DATA SHOWN:
++++++

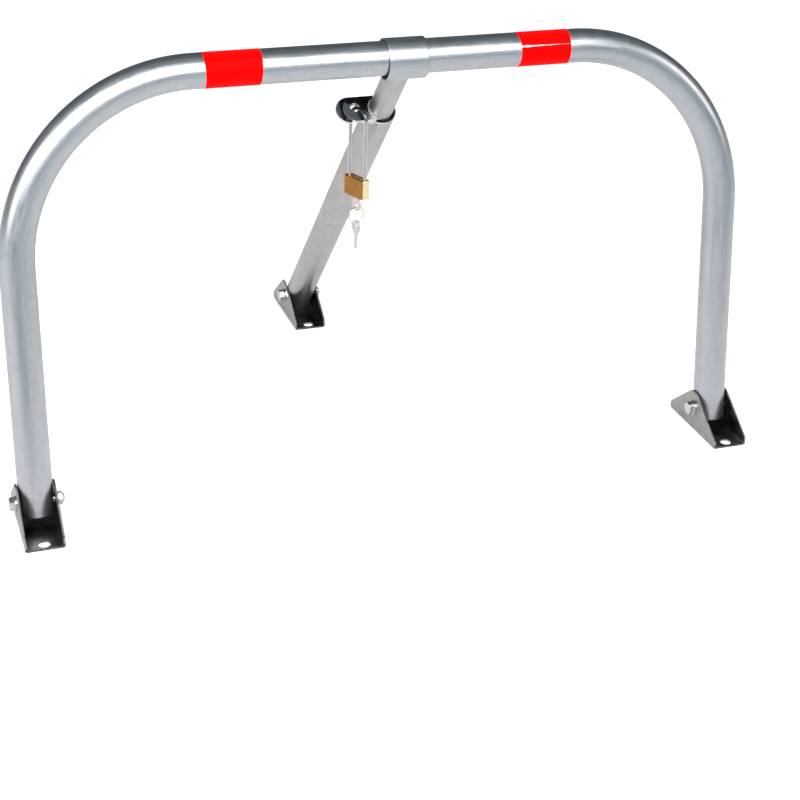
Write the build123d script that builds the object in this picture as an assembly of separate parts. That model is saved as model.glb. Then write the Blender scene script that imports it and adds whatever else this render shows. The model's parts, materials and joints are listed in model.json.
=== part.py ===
"""Folding parking lock: a bent-tube hoop on two foot brackets, held up by a telescopic strut
with a padlock through its lock ear. Millimetres, +X along the hoop's top bar, +Y from the hoop
towards the strut's foot, +Z up. The origin lies on the ground, midway between the anchor holes
of the two hoop feet."""

import os
from math import asin, cos, degrees, radians, sin

from build123d import *

# Hoop
HOOP_SPAN = 760.0          # between the leg centre lines
LEG_LENGTH = 422.0         # foot pivot to the top bar's centre line
TUBE_D = 35.0
TUBE_WALL = 1.5
BEND_RADIUS = 180.0        # at the tube's centre line
LEAN_BACK = 7.0            # degrees past upright, towards the strut
TUBE_BELOW_PIVOT = 11.5
BAND_LENGTH = 56.0
BAND_CENTRE = 162.5        # from the middle of the top bar
BAND_THICKNESS = 0.25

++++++

Repeat the lines above exactly.

OUTPUT BELOW:
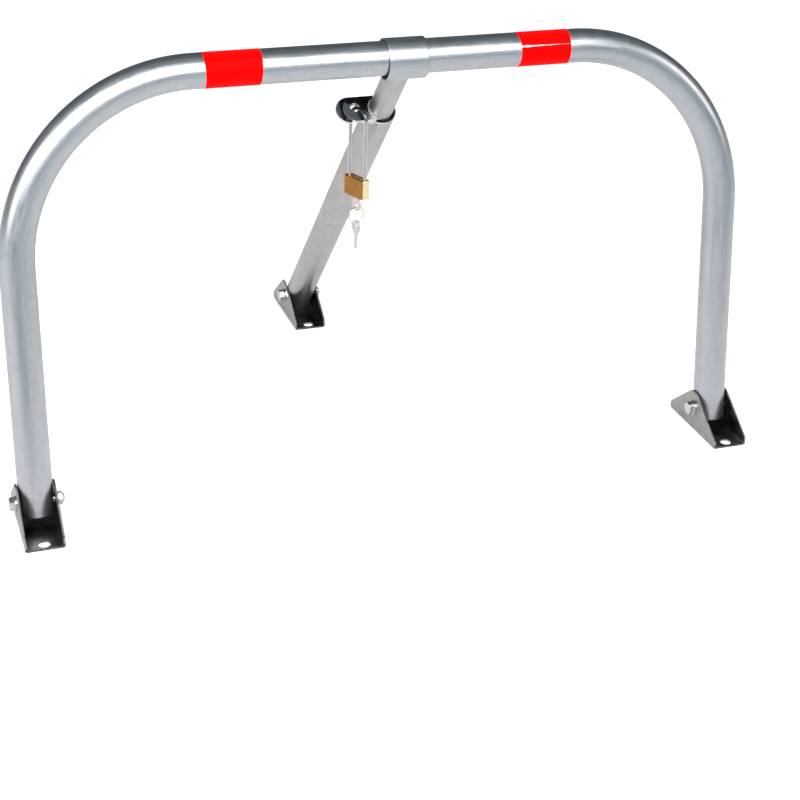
Write the build123d script that builds the object in this picture as an assembly of separate parts. That model is saved as model.glb. Then write the Blender scene script that imports it and adds whatever else this render shows. The model's parts, materials and joints are listed in model.json.
=== part.py ===
"""Folding parking lock: a bent-tube hoop on two foot brackets, held up by a telescopic strut
with a padlock through its lock ear. Millimetres, +X along the hoop's top bar, +Y from the hoop
towards the strut's foot, +Z up. The origin lies on the ground, midway between the anchor holes
of the two hoop feet."""

import os
from math import asin, cos, degrees, radians, sin

from build123d import *

# Hoop
HOOP_SPAN = 760.0          # between the leg centre lines
LEG_LENGTH = 422.0         # foot pivot to the top bar's centre line
TUBE_D = 35.0
TUBE_WALL = 1.5
BEND_RADIUS = 180.0        # at the tube's centre line
LEAN_BACK = 7.0            # degrees past upright, towards the strut
TUBE_BELOW_PIVOT = 11.5
BAND_LENGTH = 56.0
BAND_CENTRE = 162.5        # from the middle of the top bar
BAND_THICKNESS = 0.25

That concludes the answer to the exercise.